Article

Stapleford Tawney School – Petition to the County Council November 1911

Published in Issue 75

The following petition n to the County Council has been signed by Sir D. Cunliffe Smith, Sir W. Bowyer Smyth, Mr. C. E.Hunter, trhe Rev. L.N. Prance, Messrs J. Wither, A. Green, J. Miller, R.P. Scott, H.O. Blott, W. Pittam, R. Waltham, and about 40 other.

“We understand that a proposal has been made to close the school in this parish. To this we strongly object. We built the school in 1873 at the request of the Government, and have recently added a classroom, all at our own expense. The school is in thorough good order, well lighted, warmed and ventilated, and in the best position for the children of the parishioners. In July ( as frequently before) it had the best attendance of the 290 schools in the Ongar district – 98.5 per cent. The Government Inspector, at his visit in October, said to the correspondent: ‘Your school is in very good order, and the teaching and discipline leave nothing to be desired. I shall not report on the school, as I have nothing to suggest for its improvement.’ The children took three prizes for needlework at the Ongar Agricultural Show. The health of the children is very good: neither this school nor Theydon Mount has ever been closed by doctor’s order. We have an able college- trained mistress, and are well satisfied with the progress and behaviour of the children.

Stapleford Abbotts, the nearest school is 2½ miles from here. To send the children there would involve 5 miles walk, 2 hours per diem for the year of 210 days, 1,050 miles – too much for the little children and ruinous to the education of all who would not attend as regularly as they do now. There are 28 children on the the books.

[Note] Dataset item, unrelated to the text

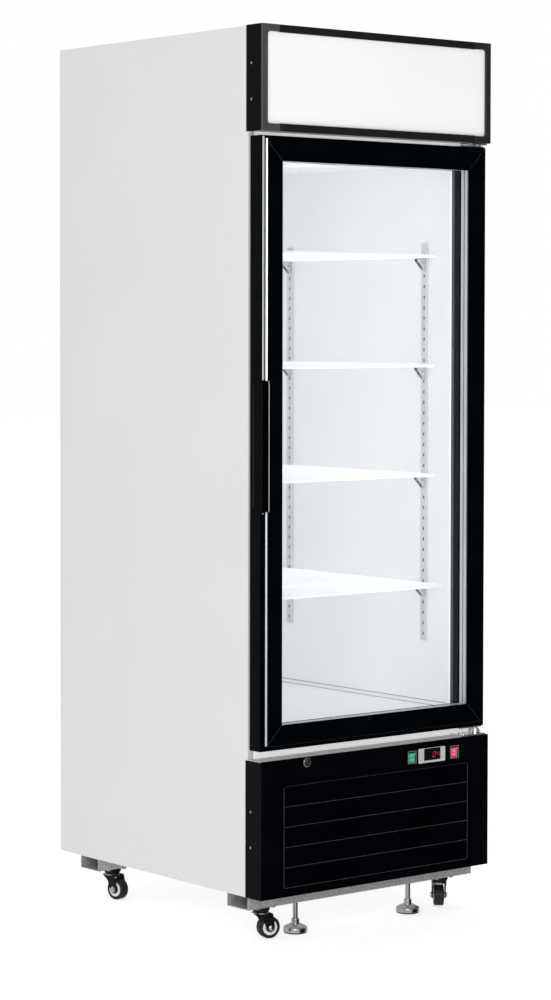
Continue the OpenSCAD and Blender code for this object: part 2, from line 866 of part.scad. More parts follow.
module caster_fork() {
    // Crown plate with a bore for the king pin, two legs, and the fixed axle with its nuts
    leg_in = wheel_w / 2 + 2;
    leg_out = leg_in + fork_t;
    axle_z = wheel_d / 2;
    difference() {
        union() {
            translate([-14, -leg_out, fork_z]) cube([36, 2 * leg_out, 3]);
            translate([0, 0, fork_z]) cylinder(h = 3, r = 17, $fn = 64);
        }
        translate([0, 0, fork_z - 1]) cylinder(h = 6, r = 5 + pin_play, $fn = 48);
    }
    for (side = [-leg_out, leg_in])
        translate([0, side + fork_t, 0]) rotate([90, 0, 0]) linear_extrude(fork_t) {
            polygon([[-12, fork_z + 3], [22, fork_z + 3], [22, fork_z - 8], [trail + 7, axle_z],
                     [trail - 8, axle_z], [-4, fork_z - 10]]);
            translate([trail, axle_z]) circle(r = 8, $fn = 48);
        }
    rod_y(trail, [-leg_out - 2, leg_out + 2], axle_z, axle_r);
    for (side = [-leg_out - 4, leg_out]) rod_y(trail, [side, side + 4], axle_z, 6.4);
}

module caster_wheel() {
    // Tyre with rounded edges on a hub that is recessed at each side
    edge = 4;
    translate([trail, 0, wheel_d / 2]) rotate([90, 0, 0]) difference() {
        rotate_extrude($fn = 72) {
            translate([axle_r + pin_play, -wheel_w / 2])
                square([wheel_d / 2 - axle_r - pin_play - edge, wheel_w]);
            translate([wheel_d / 2 - edge - 1, -wheel_w / 2 + edge])
                square([edge + 1, wheel_w - 2 * edge]);
            for (side = [-1, 1]) translate([wheel_d / 2 - edge, side * (wheel_w / 2 - edge)])
                circle(r = edge, $fn = 32);
        }
        for (side = [-1, 1]) translate([0, 0, side * (wheel_w / 2 + 1)]) difference() {
            cylinder(h = 8, r = wheel_d / 2 - 9, center = true, $fn = 64);
            cylinder(h = 12, r = 7.5, center = true, $fn = 48);
        }
    }
}

module caster_fork_front_left() {
    color("black") at_caster(front_left) caster_fork();
}

module caster_fork_front_right() {
    color("black") at_caster(front_right) caster_fork();
}

module caster_fork_rear_left() {
    color("black") at_caster(rear_left) caster_fork();
}

module caster_fork_rear_right() {
    color("black") at_caster(rear_right) caster_fork();
}

module caster_wheel_front_left() {
    color("dimgray") at_caster(front_left) caster_wheel();
}

module caster_wheel_front_right() {
    color("dimgray") at_caster(front_right) caster_wheel();
}

module caster_wheel_rear_left() {
    color("dimgray") at_caster(rear_left) caster_wheel();
}

module caster_wheel_rear_right() {
    color("dimgray") at_caster(rear_right) caster_wheel();
}

module levelling_foot() {
    // Domed pad with a rubber sole, hexagonal collar and screw
    collar_z = 20;
    rotate_extrude($fn = 72) {
        square([foot_d / 2 - 2, 3]);
        translate([0, 3]) square([foot_d / 2, 10]);
        polygon([[0, 12], [foot_d / 2, 13], [foot_d / 2 - 5, 16.5], [11, 21], [0, 21]]);
    }
    translate([0, 0, collar_z]) cylinder(h = 12, r = 10, $fn = 6);
    translate([0, 0, collar_z]) cylinder(h = body_z - 17 - collar_z, r = foot_r, $fn = 48);
}

module foot_left() {
    color("silver") translate([-foot_x, foot_y, 0]) levelling_foot();
}

module foot_right() {
    color("silver") translate([foot_x, foot_y, 0]) levelling_foot();
}

side_panels();
rear_panel();
rear_grille();
top_panel();
insulation();
inner_liner();
face_frame();
base_rails();
base_pan();
hinge_ledge();
canopy_housing();
canopy_bezel();
sign_lens();
canopy_lamp();
lower_cover();
louvre_panel();
cover_screws();
switch_housings();
thermostat_case();
lock_barrel();
shelf_standards();
shelf_clips();
evaporator_cover();
evaporator_coil();
fan_motors();
compressor();
condenser_coil();
refrigerant_pipes();
drain_pan();
hinge_brackets();
caster_plates();
cable_gland();
door_stiles();
door_rails();
door_glass();
glass_spacers();
door_gasket();
door_handle();
door_hinge_plates();
lock_plug();
green_rocker();
red_rocker();
key_up();
key_down();
shelf_1();
shelf_2();
shelf_3();
shelf_4();
condenser_fan();
evaporator_fan();
caster_fork_front_left();
caster_fork_front_right();
caster_fork_rear_left();
caster_fork_rear_right();
caster_wheel_front_left();
caster_wheel_front_right();
caster_wheel_rear_left();
caster_wheel_rear_right();
foot_left();
foot_right();
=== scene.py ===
"""Looks of an upright display refrigerator with one glass door, built around its CAD frame.

Lengths in this script are millimetres in the row frame: the origin is on the floor under the
middle of the cabinet, +Z is up and the door faces -Y. Meshes are scaled to metres when made.
"""

import json
import math

import bmesh
import bpy
from mathutils import Matrix, Vector


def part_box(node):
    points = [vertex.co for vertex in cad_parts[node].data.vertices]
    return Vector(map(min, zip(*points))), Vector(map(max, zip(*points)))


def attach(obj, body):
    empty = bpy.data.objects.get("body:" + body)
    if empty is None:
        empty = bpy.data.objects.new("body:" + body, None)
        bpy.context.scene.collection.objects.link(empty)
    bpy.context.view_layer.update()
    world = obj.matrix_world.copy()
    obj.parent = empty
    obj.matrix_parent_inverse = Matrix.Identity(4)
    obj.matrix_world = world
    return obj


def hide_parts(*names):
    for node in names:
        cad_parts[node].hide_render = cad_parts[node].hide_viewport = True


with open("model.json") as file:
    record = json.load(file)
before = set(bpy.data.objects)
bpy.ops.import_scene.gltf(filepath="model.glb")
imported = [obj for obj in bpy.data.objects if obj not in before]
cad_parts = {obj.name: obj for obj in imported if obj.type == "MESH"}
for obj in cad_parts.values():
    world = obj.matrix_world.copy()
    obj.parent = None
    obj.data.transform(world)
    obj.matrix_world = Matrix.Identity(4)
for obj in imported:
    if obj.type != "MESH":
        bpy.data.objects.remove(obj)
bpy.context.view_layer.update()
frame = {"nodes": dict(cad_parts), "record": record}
NODES = frame["nodes"]
JOINTS = {joint["name"]: joint for joint in frame["record"]["behaviour"]["joints"]}
MM = 0.001
UP, DOWN, BACK = (0, 0, 1), (0, 0, -1), (0, 1, 0)
scene = bpy.context.scene


class Extent:
    """The box of a CAD node at rest."""

    def __init__(self, node):
        low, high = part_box(node)
        self.x0, self.y0, self.z0 = (v / MM for v in low)
        self.x1, self.y1, self.z1 = (v / MM for v in high)
        self.x, self.y, self.z = ((a / MM + b / MM) / 2 for a, b in zip(low, high))


def show(thing):
    """Puts an object in the scene."""
    scene.collection.objects.link(thing)
    return thing


def joint_place(name):
    """Where a joint's axis passes, in millimetres."""
    return [v / MM for v in JOINTS[name]["pos_m"]]


# ---------------- camera, floor and light


def make_camera():
    """Stands left of the door at a little over half the cabinet's height."""
    camera = show(bpy.data.objects.new("camera", bpy.data.cameras.new("camera")))
    camera.location = (-4.149, -5.088, 1.367)
    yaw, pitch, roll = (math.radians(a) for a in (39.266, -1.901, 0.09))
    turn = Matrix.Rotation(-yaw, 4, "Z") @ Matrix.Rotation(math.pi / 2 + pitch, 4, "X")
    camera.rotation_euler = (turn @ Matrix.Rotation(roll, 4, "Z")).to_euler()
    camera.data.lens = 99.7
    camera.data.shift_y = -0.08
    camera.data.sensor_width = 36
    scene.camera = camera


def make_front_light():
    """A soft box just ahead of the camera, in metres and watts."""
    place, target = Vector((-3.4, -3.9, 2.0)), Vector((0, 0, 1))
    light = show(bpy.data.objects.new("front", bpy.data.lights.new("front", "AREA")))
    light.data.shape = "RECTANGLE"
    light.data.size, light.data.size_y = 3, 3
    light.data.energy = 87
    light.location = place
    light.rotation_euler = (target - place).to_track_quat("-Z", "Y").to_euler()


def node(tree, kind, inputs=None, **settings):
    """A shader node. Each of its inputs is given a constant, or the output that feeds it."""
    made = tree.nodes.new("ShaderNode" + kind)
    for key, value in settings.items():
        setattr(made, key, value)
    feed(tree, made, inputs or {})
    return made


def feed(tree, made, inputs):
    """Sets or links inputs of a node."""
    for socket, value in inputs.items():
        if isinstance(value, bpy.types.NodeSocket):
            tree.links.new(value, made.inputs[socket])
        else:
            made.inputs[socket].default_value = value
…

Last year the attendance sank to 19, but for the previous five years it was 29. In calculating the expense per child to the ratepayers whom you represent, you must take account of the £20 extra Government grant to this as a ‘small population’ school, which is not given to the larger schools, reducing the expense last year by about £1 per head.

In the past 10 years our Log Book shows an average of 38 children receiving instruction in this school in the course of the year. Theydon Mount school is 3 miles distant, and serves well for its immediate neighbourhood; the roads thereto each way go around the verge of the parishes, and the inhabitants of both parishes agree as they did in 1873 that it is fully necessary for each to have their own school.

We have lately been paying in education rates more than double what the rates have been expended on the school. We protest that to close the school woud be unjust to the ratepayers, as making them pay for schools in other parishes and depriving them of their own, and cruel to the children, in adding to many 1000 miles extra walking per annum, and exceedingly disatrous to their education, as they could not attend school as regularly as they do now. We request you continue the support of our schools as heretofore.”